Personalisation impact is the incremental change in outcomes caused by delivering tailored content, offers, or service at the individual or segment level. Incremental change means the lift relative to a valid counterfactual, not the raw performance during a campaign. A counterfactual is the outcome that would have occurred without treatment. Practitioners estimate counterfactuals with controlled experiments or with causal inference on observational data.⁴ Uplift models predict the treatment effect for an individual rather than the outcome itself. Uplift thinking reframes selection as “who should we treat” rather than “who is likely to convert.”⁵ This operational definition makes personalisation measurable. It separates signal from noise and forces clarity on mechanism. It also prevents teams from claiming credit for demand that would have occurred anyway.
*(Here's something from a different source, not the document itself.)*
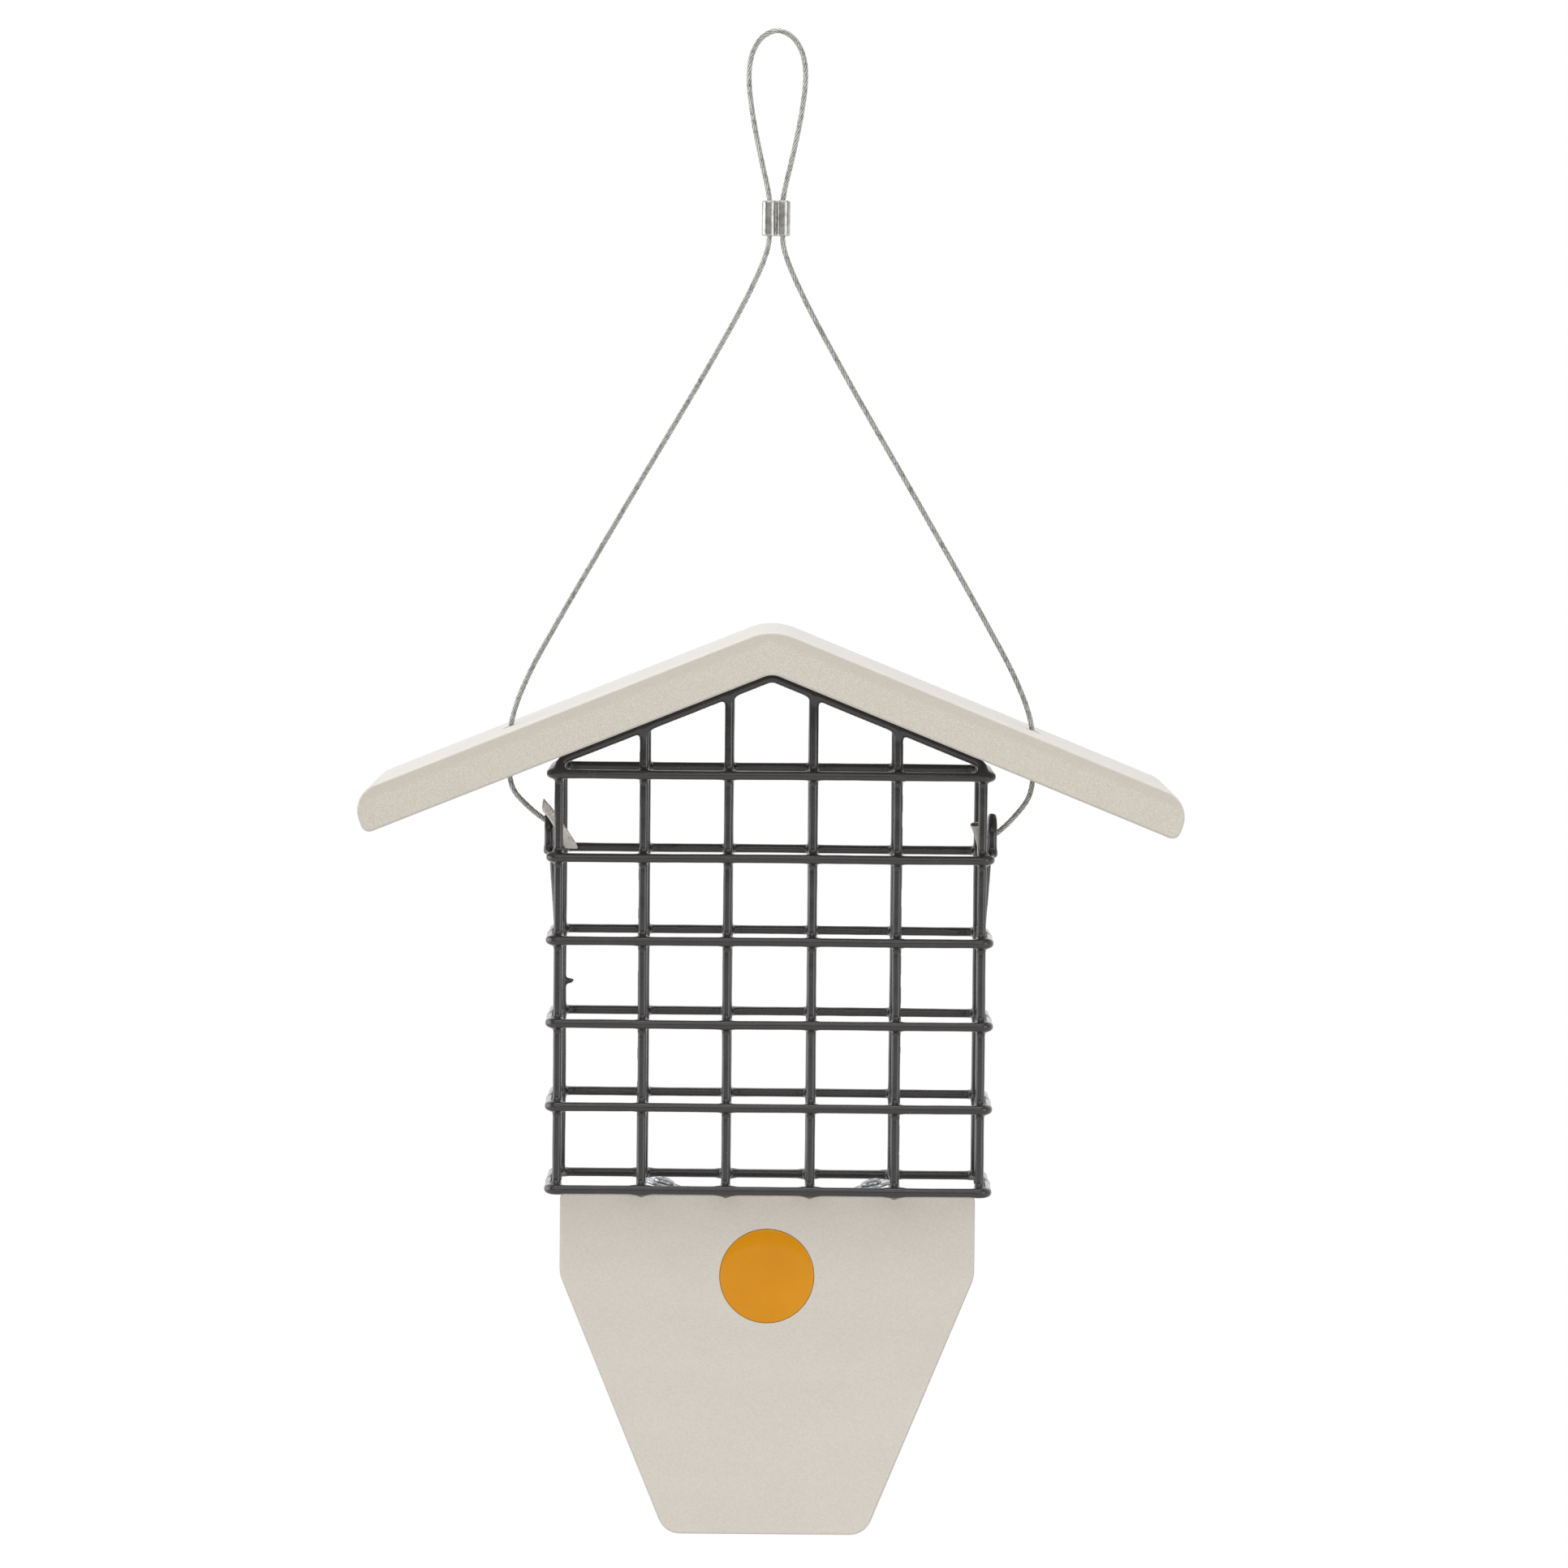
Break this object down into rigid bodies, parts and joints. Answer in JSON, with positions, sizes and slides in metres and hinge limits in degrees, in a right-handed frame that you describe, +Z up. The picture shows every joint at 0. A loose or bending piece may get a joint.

Which metrics prove business value without distortion?

Leaders should select a primary financial metric and a supporting set of experience and risk metrics. The financial metric anchors decisions. The supporting metrics explain why performance moved and whether guardrails held. Use a small stable set to reduce gaming and preserve meaning.

  • Revenue per user, conversion rate, average order value, and customer lifetime value show commercial impact when tracked as incrementality, not as totals. Google Analytics and GA4 provide standard definitions that teams can reuse across channels and tests.⁶

  • Net Promoter Score, satisfaction, and effort signal relationship quality when changes are tied to specific journeys and audiences. Bain’s Net Promoter System explains calculation and interpretation in an accessible format for executives.⁷

  • Cost to serve, handle time, containment rate, and first contact resolution indicate operational leverage in service personalisation.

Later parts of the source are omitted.